Un hombre con toda la gestualidad del langa criollo trata de seducir a una negra corpulenta y caribeña que se maneja con la soltura que da la experiencia. Un señor con la cara pegada a una mesa, de camisa rosada y gorro blanco de ala ancha, duerme vaya a saber qué trago, un obrero joven vomita la bilis (del cansancio, la rabia o los muchos tragos baratos) recostado sobre el wáter, para a los cinco minutos, ya vaciado de algo, quizás de sí mismo, volver al mostrador y pedir una más, siempre la última.
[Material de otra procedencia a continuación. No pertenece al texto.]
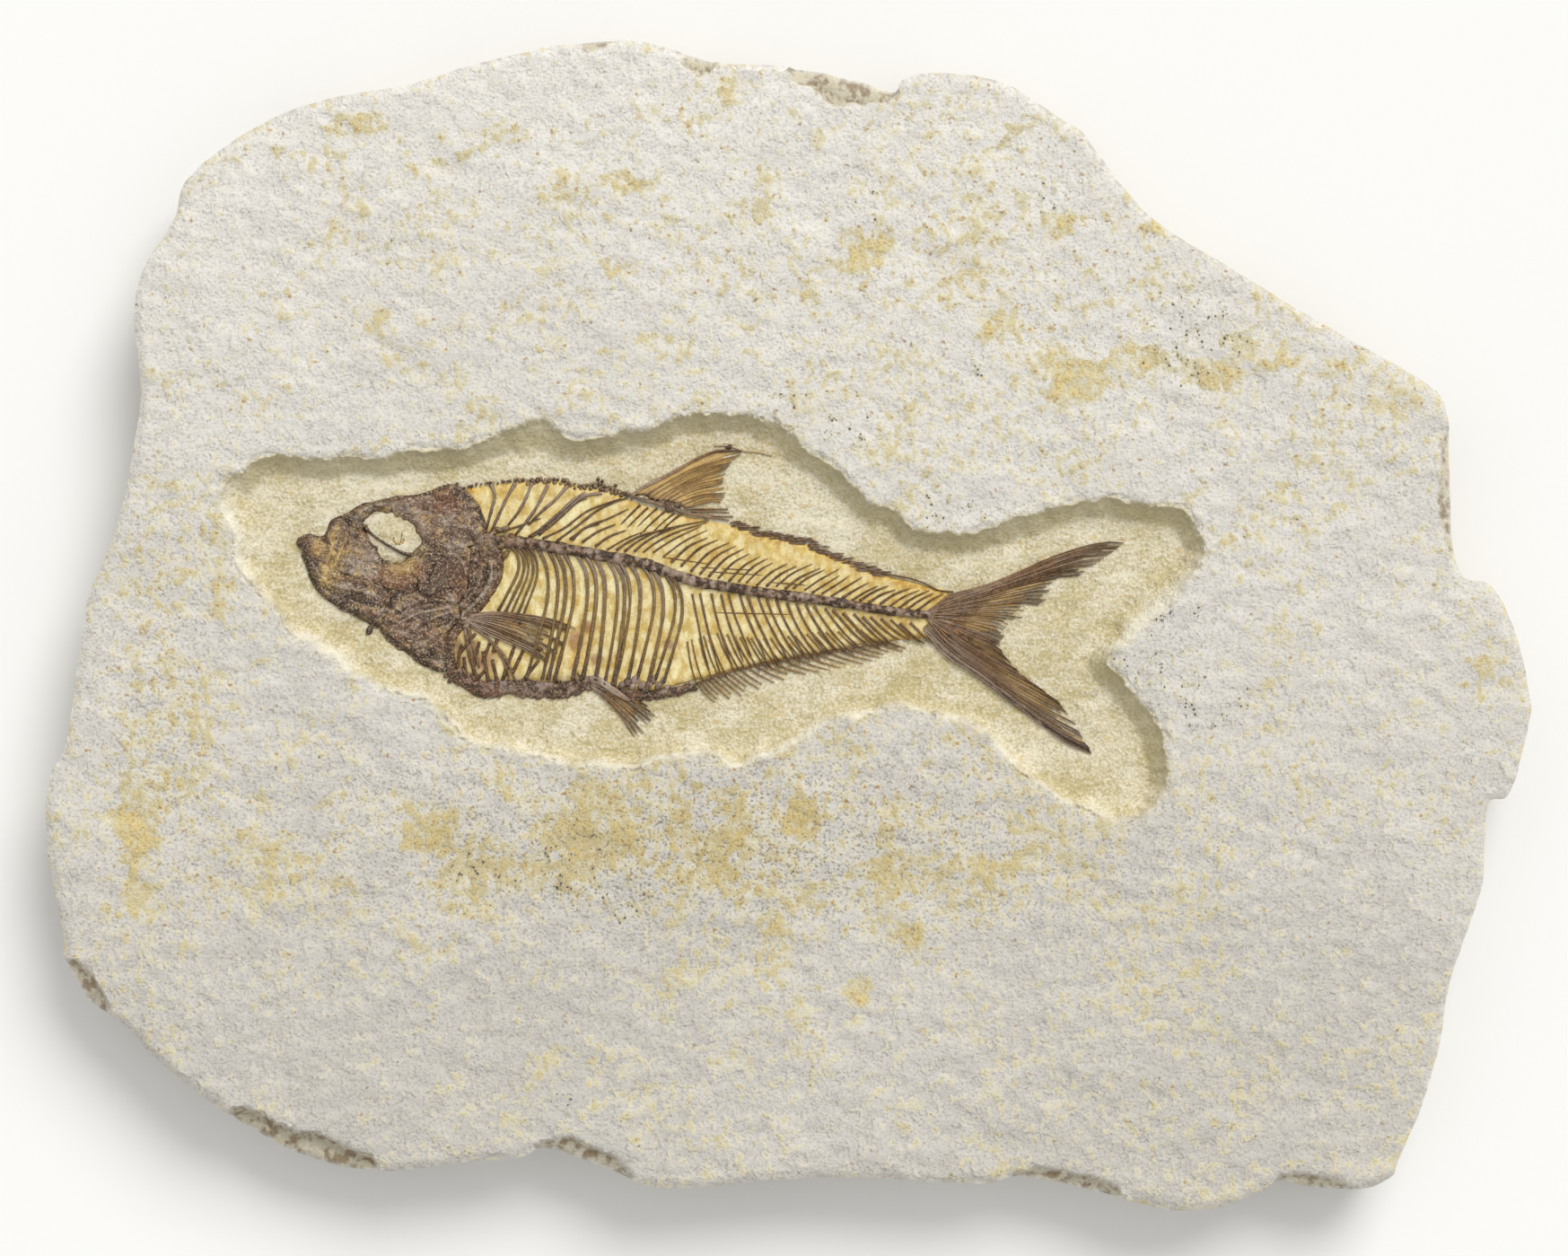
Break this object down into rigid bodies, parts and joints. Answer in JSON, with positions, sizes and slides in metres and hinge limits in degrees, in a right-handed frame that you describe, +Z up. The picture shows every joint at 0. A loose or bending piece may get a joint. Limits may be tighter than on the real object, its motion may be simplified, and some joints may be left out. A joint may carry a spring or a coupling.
{
  "type": "fossil fish slab",
  "caption": "Split limestone slab with a fossil herring, bones and fins in brown relief, lying in a shallow prepared recess; rests on its flat underside.",
  "frame": {"origin": "under the middle of the slab, on the flat face that it lies on", "axes": "+X along the fish from snout to tail, +Y towards the fish's back, +Z up out of the split face"},
  "size_m": [0.2501, 0.197, 0.0165],
  "materials": {
    "limestone": "matt pale grey-cream limestone with ochre stains and fine dark specks",
    "ochre_film": "matt ochre mineral film left by the flesh and skin",
    "head_bone": "satin dark brown fossil bone with purple-grey lights",
    "rib_bone": "satin brown fossil bone with purple-grey lights",
    "scale_bone": "dark brown beaded scutes",
    "fin_bone": "brown fin rays with ochre between them"
  },
  "bodies": {
    "root": {"slab": "limestone", "fish_body": "ochre_film", "skull": "head_bone", "lower_jaw": "head_bone", "throat": "head_bone", "gill_cover": "head_bone", "shoulder_girdle": "head_bone", "backbone": "rib_bone", "back_scutes": "scale_bone", "front_belly_scutes": "scale_bone", "rear_belly_scutes": "scale_bone", "dorsal_fin": "fin_bone", "pectoral_fin": "fin_bone", "pelvic_fin": "fin_bone", "anal_fin": "fin_bone", "tail_fin": "fin_bone"}
  },
  "joints": []
}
Llega otra negra (es dominicana, seguro) toda emperifollada y habla con su compatriota, se sienta a la misma mesa, se cambia al mostrador, conversa con otro parroquiano, con quien atiende la caja, con el viejo mozo que aún conserva rastros de su acento ibérico.
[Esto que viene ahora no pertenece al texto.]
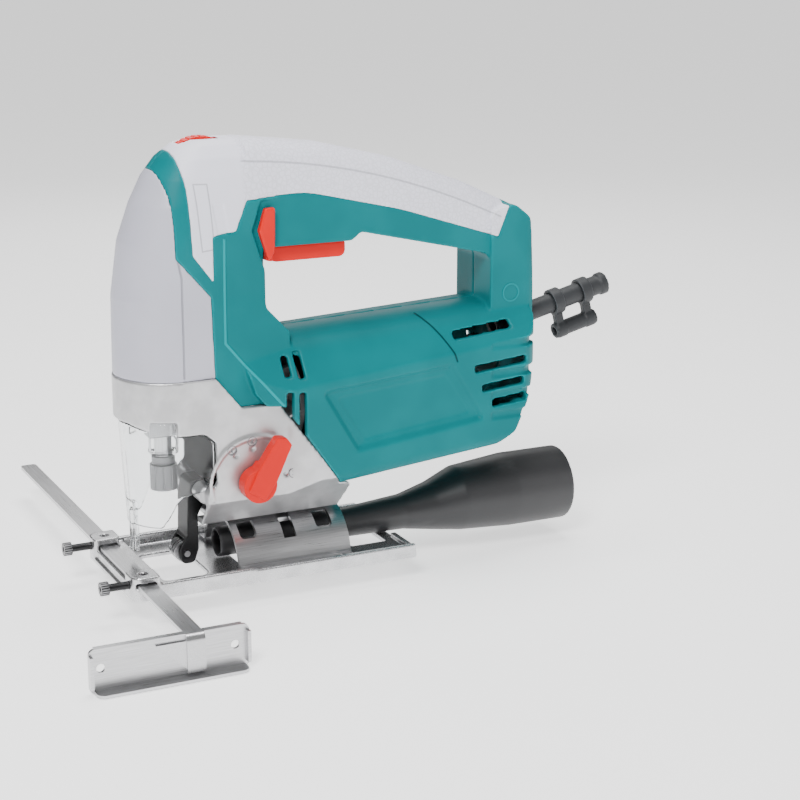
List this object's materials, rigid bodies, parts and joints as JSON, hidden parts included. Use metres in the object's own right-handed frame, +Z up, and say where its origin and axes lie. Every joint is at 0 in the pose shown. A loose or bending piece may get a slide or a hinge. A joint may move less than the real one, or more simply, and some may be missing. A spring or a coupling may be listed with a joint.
{
  "type": "jigsaw",
  "caption": "Corded handheld jigsaw with an arched top handle, die-cast gear housing, clear guard, tilting base, dust tube and parallel guide.",
  "frame": {"origin": "where the plunger's axis meets the sole plane of the base", "axes": "+X towards the rear of the tool (-X is the way it cuts), -Y is the tool's left, +Z up along the plunger"},
  "size_m": [0.3332, 0.2987, 0.2339],
  "materials": {
    "teal_plastic": "fine moulded grain, satin",
    "grip_grey": "soft-touch overlay with a leathery grain",
    "grey_plastic": "light lavender grey, satin",
    "diecast": "die-cast, fine grain",
    "base_cast": "die-cast, bright",
    "clear_plastic": "clear polycarbonate",
    "black_rubber": "matt",
    "red_plastic": "gloss",
    "black_plastic": "satin",
    "dark_steel": "black oxide",
    "steel": "rolled or ground",
    "lamination": "stacked sheet",
    "copper": "enamelled wire and copper bars",
    "bronze": "sintered bronze",
    "carbon": "pressed carbon",
    "circuit_board": "board with solder mask"
  },
  "bodies": {
    "housing": {"left_housing": "teal_plastic", "right_housing": "teal_plastic", "handle_grip": "grip_grey", "nose_cover": "grey_plastic", "gear_housing": "diecast", "gear_plate": "diecast", "clear_guard": "clear_plastic", "cord_sleeve": "black_rubber", "key_holder": "black_rubber", "cord_clamp": "black_plastic", "housing_screws": "dark_steel", "plunger_bushings": "bronze", "front_bearing": "steel", "rear_bearing": "steel", "stator_core": "lamination", "field_coils": "copper", "brush_holders": "black_plastic", "carbon_brushes": "carbon", "brush_springs": "steel", "gear_axle": "steel", "fork_pin": "steel", "trigger_pin": "steel", "trigger_spring": "steel", "switch_body": "black_plastic", "speed_dial_pin": "steel", "speed_board": "circuit_board", "clamp_plate": "steel"},
    "armature": {"armature_shaft": "steel", "pinion": "steel", "armature_core": "lamination", "armature_windings": "copper", "commutator": "copper", "cooling_fan": "diecast"},
    "gear": {"drive_gear": "steel", "counterweight": "steel", "crank_pin": "steel"},
    "ram": {"plunger": "steel", "yoke": "steel", "clamp_core": "dark_steel", "clamp_spring": "steel"},
    "collar": {"clamp_collar": "dark_steel"},
    "fork": {"pendulum_fork": "dark_steel", "roller_pin": "steel"},
    "roller": {"guide_roller": "steel"},
    "selector": {"selector_lever": "red_plastic", "selector_shaft": "steel"},
    "trigger": {"trigger": "red_plastic"},
    "switch_button": {"switch_button": "black_plastic"},
    "lock_button": {"lock_button": "black_plastic"},
    "speed_dial": {"speed_dial": "red_plastic"},
    "base": {"base_plate": "base_cast", "bevel_shroud": "steel", "shroud_rivets": "steel"},
    "dust_tube": {"dust_tube": "black_plastic"},
    "guide": {"guide_bar": "steel", "guide_fence": "steel"},
    "screw_near": {"guide_screw_near": "dark_steel"},
    "screw_far": {"guide_screw_far": "dark_steel"},
    "base_bolt": {"base_bolt": "dark_steel"}
  },
  "joints": [
    {"name": "armature_spin", "type": "hinge", "parent": "housing", "child": "armature", "pos_m": [0.1, 0, 0.084], "axis": [1, 0, 0], "continuous": true},
    {"name": "gear_spin", "type": "hinge", "parent": "housing", "child": "gear", "pos_m": [0.035, 0, 0.108], "axis": [1, 0, 0], "continuous": true},
    {"name": "ram_stroke", "type": "slide", "parent": "housing", "child": "ram", "axis": [0, 0, 1], "range_m": [-0.01, 0.01]},
    {"name": "collar_twist", "type": "hinge", "parent": "ram", "child": "collar", "pos_m": [0, 0, 0.051], "axis": [0, 0, 1], "range_deg": [0, 75], "stiffness_Nm_per_rad": 0.05, "springref_deg": -17.19},
    {"name": "fork_swing", "type": "hinge", "parent": "housing", "child": "fork", "pos_m": [0.016, 0, 0.044], "axis": [0, 1, 0], "range_deg": [0, 4], "stiffness_Nm_per_rad": 0.4, "springref_deg": -11.46},
    {"name": "roller_spin", "type": "hinge", "parent": "fork", "child": "roller", "pos_m": [0.0085, 0, 0.01], "axis": [0, 1, 0], "continuous": true},
    {"name": "selector_turn", "type": "hinge", "parent": "housing", "child": "selector", "pos_m": [0.0385, 0, 0.05], "axis": [0, 1, 0], "range_deg": [-63, 55]},
    {"name": "trigger_pull", "type": "hinge", "parent": "housing", "child": "trigger", "pos_m": [0.052, 0, 0.184], "axis": [0, -1, 0], "range_deg": [0, 8], "stiffness_Nm_per_rad": 1.5, "springref_deg": -11.46, "deforming": ["trigger_spring"]},
    {"name": "switch_press", "type": "slide", "parent": "housing", "child": "switch_button", "axis": [0, 0, 1], "range_m": [0, 0.005]},
    {"name": "lock_press", "type": "slide", "parent": "housing", "child": "lock_button", "axis": [0, -1, 0], "range_m": [0, 0.003], "stiffness_N_per_m": 60, "springref_m": -0.005},
    {"name": "speed_dial_turn", "type": "hinge", "parent": "housing", "child": "speed_dial", "pos_m": [0.0235, 0, 0.202], "axis": [0, 1, 0], "range_deg": [0, 240]},
    {"name": "base_bevel", "type": "hinge", "parent": "housing", "child": "base", "pos_m": [0.05, 0, 0], "axis": [1, 0, 0], "range_deg": [-45, 45]},
    {"name": "dust_tube_slide", "type": "slide", "parent": "base", "child": "dust_tube", "axis": [1, 0, 0], "range_m": [0, 0.07]},
    {"name": "guide_slide", "type": "slide", "parent": "base", "child": "guide", "axis": [0, -1, 0], "range_m": [-0.06, 0.14]},
    {"name": "screw_near_turn", "type": "hinge", "parent": "base", "child": "screw_near", "pos_m": [-0.035, -0.032, 0.0077], "axis": [1, 0, 0], "range_deg": [-720, 0]},
    {"name": "screw_far_turn", "type": "hinge", "parent": "base", "child": "screw_far", "pos_m": [-0.035, 0.032, 0.0077], "axis": [1, 0, 0], "range_deg": [-720, 0]},
    {"name": "base_bolt_turn", "type": "hinge", "parent": "housing", "child": "base_bolt", "pos_m": [0.06, 0, 0.025], "axis": [0, 0, 1], "range_deg": [-360, 0]}
  ],
  "couplings": [
    {"joint": "gear_spin", "follows": "armature_spin", "ratio": -0.15385},
    {"joint": "switch_press", "follows": "trigger_pull", "m_per_rad": 0.0345}
  ]
}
Así también es nuestra realidad, más allá de la cantidad de esos bares coquetos y parecidos a los de las grandes capitales que remixan el pasado (¿lo gentrifican?) o le pintan la cara para que nos sintamos un poco más hombres de este mundo (y en verdad lo logran).

En las puertas de madera vieja y vidriadas del Iberia, algunos chistes o gags del humor o las costumbres criollas resumen cierto espíritu: “Angelito, serví la última”, “No seas malo, Pepe”, “Dejá, José, estábamos bien” y el infaltable de cualquier borrachera: “Vos sí que sos mi hermano”.
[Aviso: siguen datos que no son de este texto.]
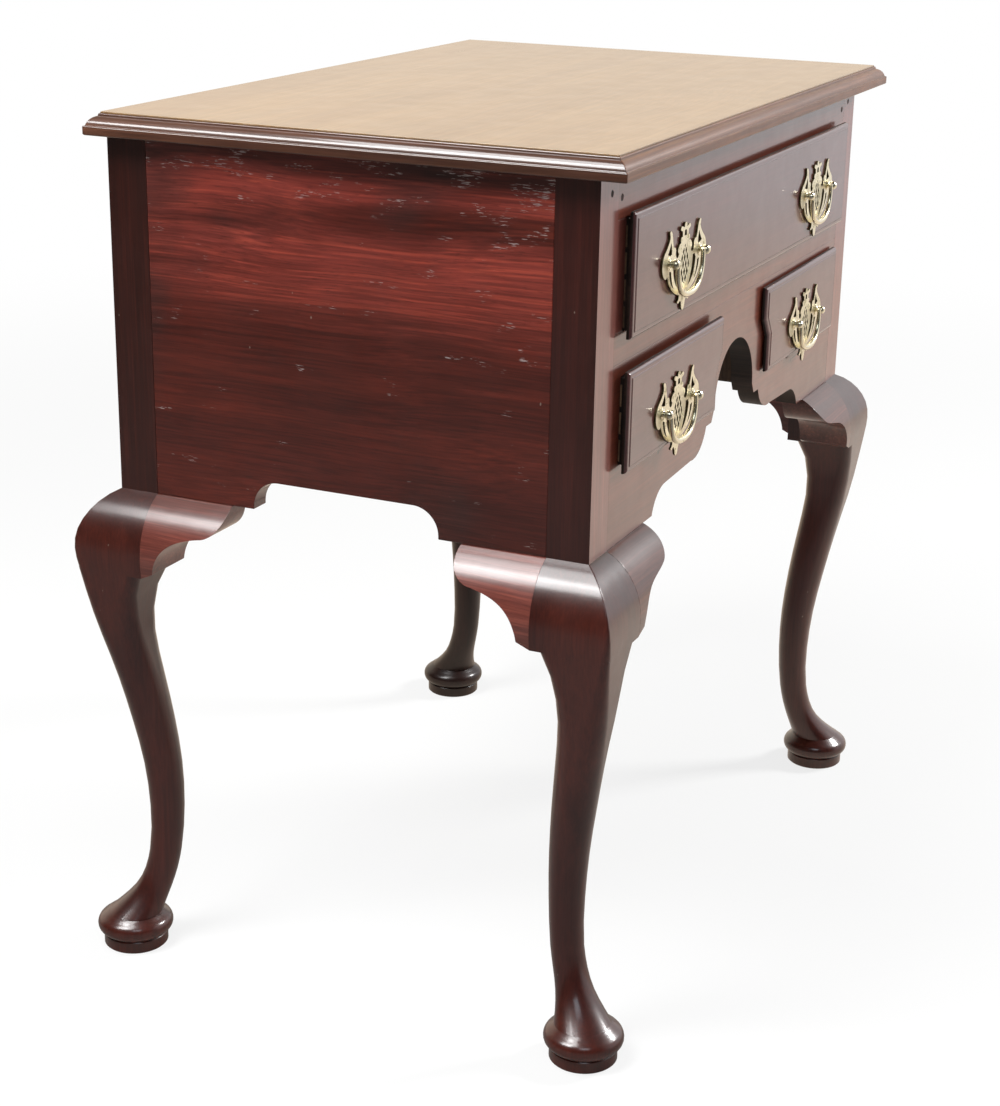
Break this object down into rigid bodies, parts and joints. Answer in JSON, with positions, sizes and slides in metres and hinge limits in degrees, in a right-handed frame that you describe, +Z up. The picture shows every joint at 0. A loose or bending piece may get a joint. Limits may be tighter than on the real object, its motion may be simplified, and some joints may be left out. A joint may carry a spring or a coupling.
{
  "type": "lowboy",
  "caption": "Low dressing table on cabriole legs: one long drawer over two short ones, a kneehole apron and pierced brass pulls.",
  "frame": {"origin": "on the floor under the middle of the case", "axes": "+X to the right seen from the front, front faces -Y, +Z up"},
  "size_m": [0.714, 0.4964, 0.73],
  "materials": {
    "show_wood": "polished dark red mahogany with age",
    "inner_wood": "plain dry oak and pine, unpolished",
    "brass": "worn pale brass, softly polished"
  },
  "bodies": {
    "carcass": {"top_board": "show_wood", "top_moulding_front": "show_wood", "top_moulding_left": "show_wood", "top_moulding_right": "show_wood", "top_moulding_back": "show_wood", "leg_front_left": "show_wood", "leg_front_right": "show_wood", "leg_back_left": "show_wood", "leg_back_right": "show_wood", "knee_block_front_left": "show_wood", "knee_block_front_right": "show_wood", "knee_block_side_front_left": "show_wood", "knee_block_side_front_right": "show_wood", "knee_block_side_back_left": "show_wood", "knee_block_side_back_right": "show_wood", "side_panel_left": "show_wood", "side_panel_right": "show_wood", "top_rail": "show_wood", "middle_rail": "show_wood", "apron": "show_wood", "front_stile_left": "show_wood", "front_stile_right": "show_wood", "pegs": "show_wood", "back_board": "inner_wood", "long_drawer_runner_left": "inner_wood", "long_drawer_runner_right": "inner_wood", "kickers": "inner_wood", "short_drawer_runners_left": "inner_wood", "short_drawer_runners_right": "inner_wood", "partition_left": "inner_wood", "partition_right": "inner_wood", "glue_blocks": "inner_wood"},
    "long_drawer": {"long_drawer_front": "show_wood", "long_drawer_side_left": "inner_wood", "long_drawer_side_right": "inner_wood", "long_drawer_back": "inner_wood", "long_drawer_bottom": "inner_wood", "pull_upper_left_plate": "brass", "pull_upper_left_posts": "brass", "pull_upper_right_plate": "brass", "pull_upper_right_posts": "brass"},
    "left_drawer": {"left_drawer_front": "show_wood", "left_drawer_side_left": "inner_wood", "left_drawer_side_right": "inner_wood", "left_drawer_back": "inner_wood", "left_drawer_bottom": "inner_wood", "pull_lower_left_plate": "brass", "pull_lower_left_posts": "brass"},
    "right_drawer": {"right_drawer_front": "show_wood", "right_drawer_side_left": "inner_wood", "right_drawer_side_right": "inner_wood", "right_drawer_back": "inner_wood", "right_drawer_bottom": "inner_wood", "pull_lower_right_plate": "brass", "pull_lower_right_posts": "brass"},
    "pull_upper_left_bail": {"pull_upper_left_bail": "brass"},
    "pull_upper_right_bail": {"pull_upper_right_bail": "brass"},
    "pull_lower_left_bail": {"pull_lower_left_bail": "brass"},
    "pull_lower_right_bail": {"pull_lower_right_bail": "brass"}
  },
  "joints": [
    {"name": "long_drawer_slide", "type": "slide", "parent": "carcass", "child": "long_drawer", "axis": [0, -1, 0], "range_m": [-0.0044, 0.27]},
    {"name": "left_drawer_slide", "type": "slide", "parent": "carcass", "child": "left_drawer", "axis": [0, -1, 0], "range_m": [-0.0044, 0.26]},
    {"name": "right_drawer_slide", "type": "slide", "parent": "carcass", "child": "right_drawer", "axis": [0, -1, 0], "range_m": [-0.0012, 0.26]},
    {"name": "pull_upper_left_hinge", "type": "hinge", "parent": "long_drawer", "child": "pull_upper_left_bail", "pos_m": [-0.177, -0.2248, 0.6315], "axis": [-1, 0, 0], "range_deg": [-4, 165]},
    {"name": "pull_upper_right_hinge", "type": "hinge", "parent": "long_drawer", "child": "pull_upper_right_bail", "pos_m": [0.177, -0.2248, 0.6315], "axis": [-1, 0, 0], "range_deg": [-4, 165]},
    {"name": "pull_lower_left_hinge", "type": "hinge", "parent": "left_drawer", "child": "pull_lower_left_bail", "pos_m": [-0.177, -0.2248, 0.5132], "axis": [-1, 0, 0], "range_deg": [-4, 165]},
    {"name": "pull_lower_right_hinge", "type": "hinge", "parent": "right_drawer", "child": "pull_lower_right_bail", "pos_m": [0.177, -0.2216, 0.5132], "axis": [-1, 0, 0], "range_deg": [-4, 165]}
  ]
}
El viejo mozo barre y va cerrando persianas y limpiando mesas con la parsimonia de los años, mientras sigue sirviendo las últimas.

Sobre un rincón, guardado, protegido, me conmueve un kit de trabajo: el banquito de un limpiabotas con sus cremas y cepillos. ¿De cuál de los parroquianos será? Ahora parece no importar. Da igual, todos son ganadores y perdedores en este puerto de borrachos (esa expresión se la robé hace años a la periodista y escritora Sofi Richero, esa mujer que al escribir produce imperturbables axiomas).

Arriba del set de trabajo del limpiabotas, colgada sobre una pared, una caricatura que, estoy seguro, será parte de bares y casas por décadas: José Mujica sonriéndole socarronamente a los bebedores.

El mozo aún no ha bajado mi persiana y veo en esa esquina, otra vez, las decenas de inmigrantes que van o vienen de 18 de Julio y repito una aseveración sociológica que hace tiempo sostengo: una nueva ola inmigratoria nos sacude la estructura, aunque pocos parezcan verla. Trabajan en los supermercados, los carritos de chorizos, en la prostitución, la limpieza; se están convirtiendo en el patio trasero de esta Suiza para siempre acabada.

Ahora el langa (como todo langa) reparte consejos y establece conductas vitales a todo el que lo quiera escuchar. De su discurso se desprende una bondad buscada pero absorbida por la filosofía del macho y que puede decir algo de su profesión (“yo traigo fruta fresca y la morfa quien la tiene que morfar”, “¿vos cogés hoy?”, “lo tuyo es tuyo y lo mío es mío”, “¿sabés lo que me costó la visa?”), pero termina con una confesión que dice de muchas otras cosas: “Vos tuviste un grado de contención, padre, madre, familia. Yo no tuve nada”. Y el otro le entrega las miserias propias.

Me alejo de esa escucha, tomo el diario de ese día y leo que murió Horacio Ferrer en un artículo que habla de su “Balada para un loco” y del “alma rioplatense” y de pronto me encuentro tarareando una estrofa de “La balada”, de Astor Piazzolla, cantada por Fernando Cabrera: “Los inmigrantes bajan de memoria en los puertos/.../ Flotan otras brumas de canto en la ciudad”. En Ciudad Vieja, Cordón Norte, La Comercial o La Aguada, están viviendo entre nosotros aunque ya no bajen de memoria en este puerto de borrachos y anden a tientas comerciando sus cuerpos (de la forma que sea) con suizos de América que pueden confundirse otra vez con las partituras y las partidas. Y las llegadas.